The plaintiffs allege the Times worked “in concert with Lively’s team for weeks or months” and participated in “legal maneuvering” at the heart of Lively’s strategy.

The complaint claims Lively filed a “right-to-sue” letter with the California Civil Rights Department rather than a lawsuit to avoid discovery while using the “appearance of legitimacy” to launch allegations and reshape her public image.

A critical piece of evidence in the complaint shows text messages that plaintiffs claim were “unscrupulously altered and selectively edited” to create a false narrative. The complaint provides screenshots of messages that allegedly show the full context, demonstrating that Nathan (one of the plaintiffs) actually denied involvement in planting negative stories about Lively.

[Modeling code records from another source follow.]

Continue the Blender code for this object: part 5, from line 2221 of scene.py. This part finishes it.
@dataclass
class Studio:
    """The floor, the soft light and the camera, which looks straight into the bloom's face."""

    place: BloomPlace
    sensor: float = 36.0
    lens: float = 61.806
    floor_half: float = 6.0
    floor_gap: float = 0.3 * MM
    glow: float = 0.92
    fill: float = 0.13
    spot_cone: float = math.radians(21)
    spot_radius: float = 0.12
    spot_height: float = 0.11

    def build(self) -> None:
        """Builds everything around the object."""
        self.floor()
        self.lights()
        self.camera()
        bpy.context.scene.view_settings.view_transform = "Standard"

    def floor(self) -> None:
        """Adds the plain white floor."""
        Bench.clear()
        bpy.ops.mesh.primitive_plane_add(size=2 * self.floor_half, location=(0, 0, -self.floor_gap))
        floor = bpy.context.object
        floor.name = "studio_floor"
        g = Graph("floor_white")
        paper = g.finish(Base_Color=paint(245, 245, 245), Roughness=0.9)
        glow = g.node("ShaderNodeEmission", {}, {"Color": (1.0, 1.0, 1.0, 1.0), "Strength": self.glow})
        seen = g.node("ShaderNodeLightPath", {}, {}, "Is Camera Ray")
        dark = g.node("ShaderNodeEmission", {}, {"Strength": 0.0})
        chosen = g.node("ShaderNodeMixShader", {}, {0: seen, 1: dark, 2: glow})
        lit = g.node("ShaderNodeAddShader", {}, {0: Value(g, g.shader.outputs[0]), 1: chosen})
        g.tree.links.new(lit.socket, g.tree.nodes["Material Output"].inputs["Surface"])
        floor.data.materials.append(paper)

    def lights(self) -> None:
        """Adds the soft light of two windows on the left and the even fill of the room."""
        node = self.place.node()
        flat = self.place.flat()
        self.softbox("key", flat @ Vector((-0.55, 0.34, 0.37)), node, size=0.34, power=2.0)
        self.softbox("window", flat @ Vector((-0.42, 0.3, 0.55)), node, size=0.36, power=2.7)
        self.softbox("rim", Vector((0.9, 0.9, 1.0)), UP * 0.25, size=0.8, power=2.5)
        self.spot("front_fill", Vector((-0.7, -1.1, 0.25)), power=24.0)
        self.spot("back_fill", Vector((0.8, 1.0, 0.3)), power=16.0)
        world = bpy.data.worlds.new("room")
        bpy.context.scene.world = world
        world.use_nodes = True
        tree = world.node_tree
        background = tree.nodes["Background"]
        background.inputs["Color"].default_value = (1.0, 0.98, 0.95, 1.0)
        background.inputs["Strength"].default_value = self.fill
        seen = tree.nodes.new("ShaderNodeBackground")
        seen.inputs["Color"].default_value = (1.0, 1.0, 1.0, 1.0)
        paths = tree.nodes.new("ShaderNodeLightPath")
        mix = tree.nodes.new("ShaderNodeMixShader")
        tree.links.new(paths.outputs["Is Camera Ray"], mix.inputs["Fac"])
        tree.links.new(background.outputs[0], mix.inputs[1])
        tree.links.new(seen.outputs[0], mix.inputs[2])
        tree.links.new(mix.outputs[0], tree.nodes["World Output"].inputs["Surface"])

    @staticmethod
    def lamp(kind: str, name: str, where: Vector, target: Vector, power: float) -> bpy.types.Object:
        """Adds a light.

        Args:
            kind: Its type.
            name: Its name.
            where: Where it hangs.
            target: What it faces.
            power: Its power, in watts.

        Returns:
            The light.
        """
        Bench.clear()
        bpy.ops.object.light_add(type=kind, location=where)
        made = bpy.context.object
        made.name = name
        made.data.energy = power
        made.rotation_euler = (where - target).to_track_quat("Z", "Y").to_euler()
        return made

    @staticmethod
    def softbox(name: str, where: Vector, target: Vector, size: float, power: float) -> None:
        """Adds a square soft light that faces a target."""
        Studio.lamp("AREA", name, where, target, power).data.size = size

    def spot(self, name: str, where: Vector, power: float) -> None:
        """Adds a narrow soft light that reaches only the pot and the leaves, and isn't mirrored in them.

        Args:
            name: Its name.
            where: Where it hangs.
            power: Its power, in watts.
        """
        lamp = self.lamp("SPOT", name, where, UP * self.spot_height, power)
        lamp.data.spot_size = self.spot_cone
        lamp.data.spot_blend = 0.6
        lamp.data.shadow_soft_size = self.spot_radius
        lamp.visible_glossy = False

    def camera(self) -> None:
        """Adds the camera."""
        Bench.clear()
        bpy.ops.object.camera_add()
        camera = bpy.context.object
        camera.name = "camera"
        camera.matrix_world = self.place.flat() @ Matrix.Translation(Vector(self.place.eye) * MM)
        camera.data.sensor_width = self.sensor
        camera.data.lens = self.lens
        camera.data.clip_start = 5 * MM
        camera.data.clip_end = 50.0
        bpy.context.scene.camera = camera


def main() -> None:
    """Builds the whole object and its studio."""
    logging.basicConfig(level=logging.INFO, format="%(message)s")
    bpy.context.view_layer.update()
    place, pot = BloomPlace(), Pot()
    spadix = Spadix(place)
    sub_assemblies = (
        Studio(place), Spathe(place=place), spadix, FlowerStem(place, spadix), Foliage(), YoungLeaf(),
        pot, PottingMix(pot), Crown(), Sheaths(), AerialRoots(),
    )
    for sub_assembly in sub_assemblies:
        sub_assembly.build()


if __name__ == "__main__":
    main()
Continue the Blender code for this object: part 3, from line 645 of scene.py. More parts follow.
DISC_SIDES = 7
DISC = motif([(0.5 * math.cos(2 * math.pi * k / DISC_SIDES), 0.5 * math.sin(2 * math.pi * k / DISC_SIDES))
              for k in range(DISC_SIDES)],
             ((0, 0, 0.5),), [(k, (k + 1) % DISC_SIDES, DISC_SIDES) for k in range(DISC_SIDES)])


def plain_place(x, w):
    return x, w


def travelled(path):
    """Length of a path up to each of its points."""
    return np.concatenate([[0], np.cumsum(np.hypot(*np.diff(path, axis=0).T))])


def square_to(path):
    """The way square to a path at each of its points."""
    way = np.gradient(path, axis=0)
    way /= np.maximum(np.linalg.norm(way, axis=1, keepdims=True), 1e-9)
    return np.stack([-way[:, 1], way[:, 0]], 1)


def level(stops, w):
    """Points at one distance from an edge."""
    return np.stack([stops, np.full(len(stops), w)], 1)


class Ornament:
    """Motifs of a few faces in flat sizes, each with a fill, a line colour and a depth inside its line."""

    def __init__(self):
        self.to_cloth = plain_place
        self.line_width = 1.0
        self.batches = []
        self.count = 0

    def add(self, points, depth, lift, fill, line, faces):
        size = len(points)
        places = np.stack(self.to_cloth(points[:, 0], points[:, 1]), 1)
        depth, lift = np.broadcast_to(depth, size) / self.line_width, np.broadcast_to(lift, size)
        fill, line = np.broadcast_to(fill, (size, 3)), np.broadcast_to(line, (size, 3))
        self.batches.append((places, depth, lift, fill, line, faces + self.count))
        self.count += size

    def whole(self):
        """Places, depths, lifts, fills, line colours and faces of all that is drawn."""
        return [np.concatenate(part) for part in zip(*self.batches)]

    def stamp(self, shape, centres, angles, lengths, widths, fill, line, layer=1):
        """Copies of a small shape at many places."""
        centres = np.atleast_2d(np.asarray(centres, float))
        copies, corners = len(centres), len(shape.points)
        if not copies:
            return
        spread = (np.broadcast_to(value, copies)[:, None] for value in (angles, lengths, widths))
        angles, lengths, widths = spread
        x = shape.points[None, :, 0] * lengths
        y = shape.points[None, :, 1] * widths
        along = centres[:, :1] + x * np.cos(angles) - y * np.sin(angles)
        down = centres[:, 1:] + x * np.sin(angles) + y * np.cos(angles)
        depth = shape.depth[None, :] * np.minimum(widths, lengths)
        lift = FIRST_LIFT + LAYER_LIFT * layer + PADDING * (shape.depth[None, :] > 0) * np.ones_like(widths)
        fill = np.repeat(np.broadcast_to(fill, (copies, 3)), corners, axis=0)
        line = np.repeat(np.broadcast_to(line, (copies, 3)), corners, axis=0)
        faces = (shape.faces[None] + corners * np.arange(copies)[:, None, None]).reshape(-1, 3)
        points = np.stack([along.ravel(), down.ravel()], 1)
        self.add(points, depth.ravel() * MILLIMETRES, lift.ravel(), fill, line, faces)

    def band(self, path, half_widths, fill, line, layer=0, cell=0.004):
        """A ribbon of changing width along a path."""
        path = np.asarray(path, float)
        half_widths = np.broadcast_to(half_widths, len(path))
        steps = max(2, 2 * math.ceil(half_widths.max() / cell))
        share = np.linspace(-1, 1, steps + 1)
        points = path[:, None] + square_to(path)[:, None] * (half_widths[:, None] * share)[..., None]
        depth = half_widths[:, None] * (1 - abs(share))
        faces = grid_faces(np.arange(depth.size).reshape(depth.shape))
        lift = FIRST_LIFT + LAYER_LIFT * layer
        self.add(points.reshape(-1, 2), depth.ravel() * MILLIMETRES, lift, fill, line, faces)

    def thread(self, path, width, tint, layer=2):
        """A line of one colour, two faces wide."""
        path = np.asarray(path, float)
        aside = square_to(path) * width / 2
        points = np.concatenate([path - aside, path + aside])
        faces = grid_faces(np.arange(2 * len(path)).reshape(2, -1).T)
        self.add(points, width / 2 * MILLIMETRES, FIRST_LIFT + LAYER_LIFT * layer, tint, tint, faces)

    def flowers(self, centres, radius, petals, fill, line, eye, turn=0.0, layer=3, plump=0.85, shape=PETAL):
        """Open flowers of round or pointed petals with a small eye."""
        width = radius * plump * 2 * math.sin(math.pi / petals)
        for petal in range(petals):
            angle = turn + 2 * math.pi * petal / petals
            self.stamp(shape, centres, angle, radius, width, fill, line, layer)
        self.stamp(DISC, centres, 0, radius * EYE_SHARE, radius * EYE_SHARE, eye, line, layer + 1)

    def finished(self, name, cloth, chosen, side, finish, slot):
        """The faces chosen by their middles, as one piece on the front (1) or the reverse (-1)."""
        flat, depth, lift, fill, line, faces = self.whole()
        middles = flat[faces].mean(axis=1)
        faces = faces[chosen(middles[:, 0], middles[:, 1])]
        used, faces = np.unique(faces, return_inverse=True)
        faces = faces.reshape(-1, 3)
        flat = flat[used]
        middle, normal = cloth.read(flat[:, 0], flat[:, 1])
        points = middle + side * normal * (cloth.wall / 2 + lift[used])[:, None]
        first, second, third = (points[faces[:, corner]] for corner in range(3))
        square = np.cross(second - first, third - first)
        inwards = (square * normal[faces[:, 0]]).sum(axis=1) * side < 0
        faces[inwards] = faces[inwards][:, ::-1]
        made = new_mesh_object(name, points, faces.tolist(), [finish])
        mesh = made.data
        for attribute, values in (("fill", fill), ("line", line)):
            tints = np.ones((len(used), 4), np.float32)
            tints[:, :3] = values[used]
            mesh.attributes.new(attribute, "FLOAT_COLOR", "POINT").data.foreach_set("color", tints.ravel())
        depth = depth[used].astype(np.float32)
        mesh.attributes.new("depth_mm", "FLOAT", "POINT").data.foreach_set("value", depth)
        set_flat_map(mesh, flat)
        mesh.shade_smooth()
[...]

The complaint includes evidence suggesting that Lively’s publicist, Leslie Sloane, was actually the one who “seeded stories critical of Baldoni, including that Baldoni was a sexual predator, ahead of the Film’s release.”

The plaintiffs further allege that at least one Daily Mail reporter acknowledged having “many conversations with [Sloane] about Blake and never once did she say anything about sexual assault,” directly contradicting claims made in the Times article and Lively’s CRD complaint.

There appears to be significant tension between the claims in the California complaint, which presents evidence that Sloane never called Baldoni a “sexual predator,” and the Wayfarer Parties’ current refusal to specify the alleged defamatory statements in the New York litigation. The California complaint actually seems to undermine the basis for their claims against Sloane in the New York case.

This contradiction is precisely what Sloane’s attorneys highlight in their motion to compel discovery responses – they point to this exact contradiction between the Wayfarer Parties’ New York and California filings as evidence that the defamation claims lack merit.